A few students, however, preferred hard-copy textbooks because they didn’t like reading from a screen, Callahan said. But because the book is online, they can print the pages they need or they could buy the hard copy.
As an instructor, Callahan said the flexibility and options that are possible with online textbooks are “definitely an advantage.”
“I like the e-textbook,” he said. “There are some drawbacks, however. You don’t get all the bells and whistles, like online activities and analytics, which come with the texts from major publishers. So I have to supplement with videos, journal articles, websites and lots of activities in class. But that also allows me to customize my course and focus on topics not covered as deeply in the e-textbook.”
Bishop said students appreciated the financial savings of OERs, and both students and instructors had few complaints about them.
“There have been some minor bumps along the way, but most of the instructors I have worked with are generally happy about the adoptions,” he said. “Many of the new adopters are excited to redesign their classes and save students some money along the way.”
One common criticism has been online textbooks are “not of the same quality as a traditional textbook, but I have not found this to be true, personally,” Bishop said.
“In cases where an instructor thinks that an OER is lacking in some way, the ‘open’ aspect of those works often allows for the instructor to make changes,” he said. “I know people who have added more recent examples of events to their OERs, and those changes can become part of the original OER. That's not an option with a traditional textbook.”
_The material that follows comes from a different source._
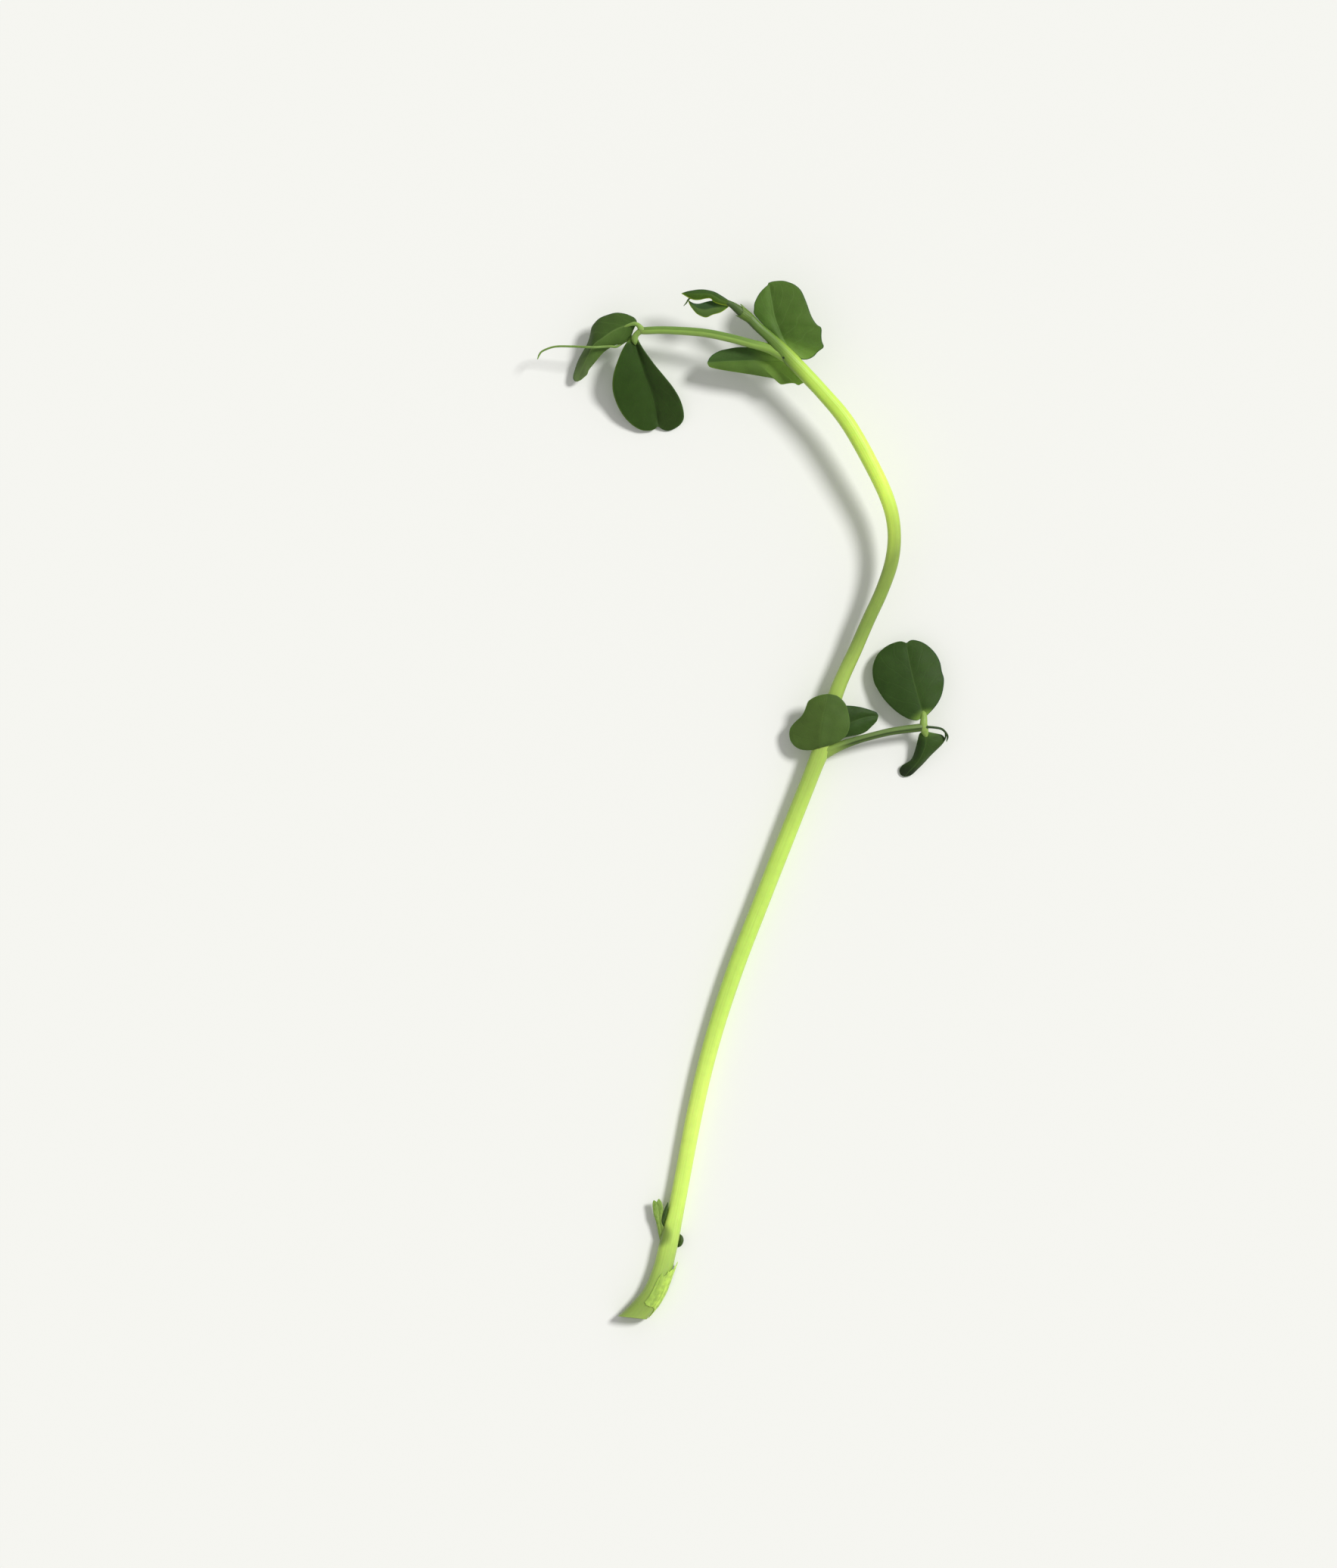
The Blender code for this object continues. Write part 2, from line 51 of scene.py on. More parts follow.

Another concern is the pressure on faculty members to adopt an OER “when it might not be the best fit for a course,” he said.
“Just like publishers feel pressure from OER, I think faculty do as well,” he said. “In English, we're very attentive to the fact that we haven't adopted OERs as quickly as some other disciplines and departments. ... From a faculty development perspective, I would never want people to adopt resources that don't meet the needs of the course or that might impede student learning.”